46) Michael G. Wilson and Daniel Craig clearly couldn't think of a satisfying exchange of dialogue between Bond and Yosef despite the fact that the whole film had been building up to their confrontation.
47) 106 minutes is entirely too short for a Bond film of this magnitude.
Car chases are still very exiting!
52) Nobody asks any questions when you moore a boat, and hand a unconcious woman over to the local staff.
53) Bolivian fighter pilots flying jet trainers are incapable of shooting down a 70 y/o freight plane, even though it flys very slow en lumbersome.
54) Bolivian army/air force helicopters don't go and check if those two people falling out of that dakota are indeed dead.

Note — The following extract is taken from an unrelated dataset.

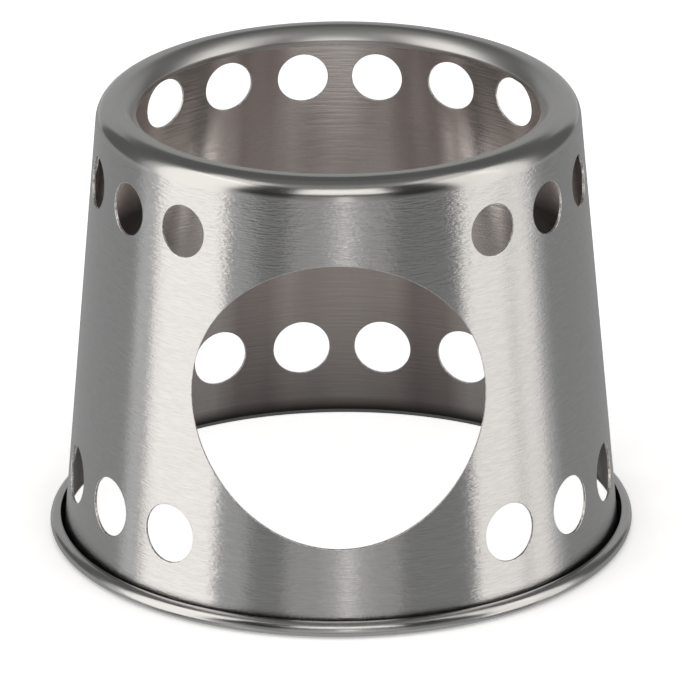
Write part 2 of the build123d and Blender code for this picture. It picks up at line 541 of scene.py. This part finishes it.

56) When he fell down those stairs, Elvis sure did " Shake,Rattle and Roll". Especially Roll.
57) Tosca is not for everyone.
60. "I can't find the stationary. Could you help me find it" is a great code-word line to get a girl into bed
62. That empty chair can mean more then a empty chair.
63. That Daniel Craig Bond has some self spot
65) An opera will accelerate during a shoot-out.
66) Bad editing will make Bond looks as indestructible as Superman (the parachute jump).
68. M likes to travel a lot
69. in spit of the fact the door is WIDE OPEN henchmen still have worse aim then storm troopers
70. Old women carry cheeries up flights of stairs in wooden crates using pullies
71. 7 years later the use of Quantum of Solace as a title is still the boldest move the producers have made since Octopussy in 1983
72. I still can't believe I saw two Fleming titles in a row
73. Mr. White is still the best villain
74. Dominic Greene is not that bad a villian
75. Fields is hot an a complete waste.
:D
77. Bond will smirk when he impersonates an assassin and leaves his dead body in a hotel room for the staff to discover in horror and have to explain to the police.
78. Bond has no problem dumping an attractive womans unconscious body into the arms of a random stranger without knowing whether said stranger is a weird pervert or not.
79. Marc Forster has watched the Bourne movies too many times.
80. M really didnt like that attractive secretary with no field experience given that the chances of her completing her mission and coming back alive were about zero.
82. La Paz, the highest Capital in the world at almost 4 thousand meters in altitude, surrounded by mountains, looks more like a coastal town in Haiti. How could that be...?
85) Evidently Bond borrowed Gustav Graves' sleeping machine as evidenced by the fact that film takes two occasions to tell us Bond apparently doesn't sleep anymore.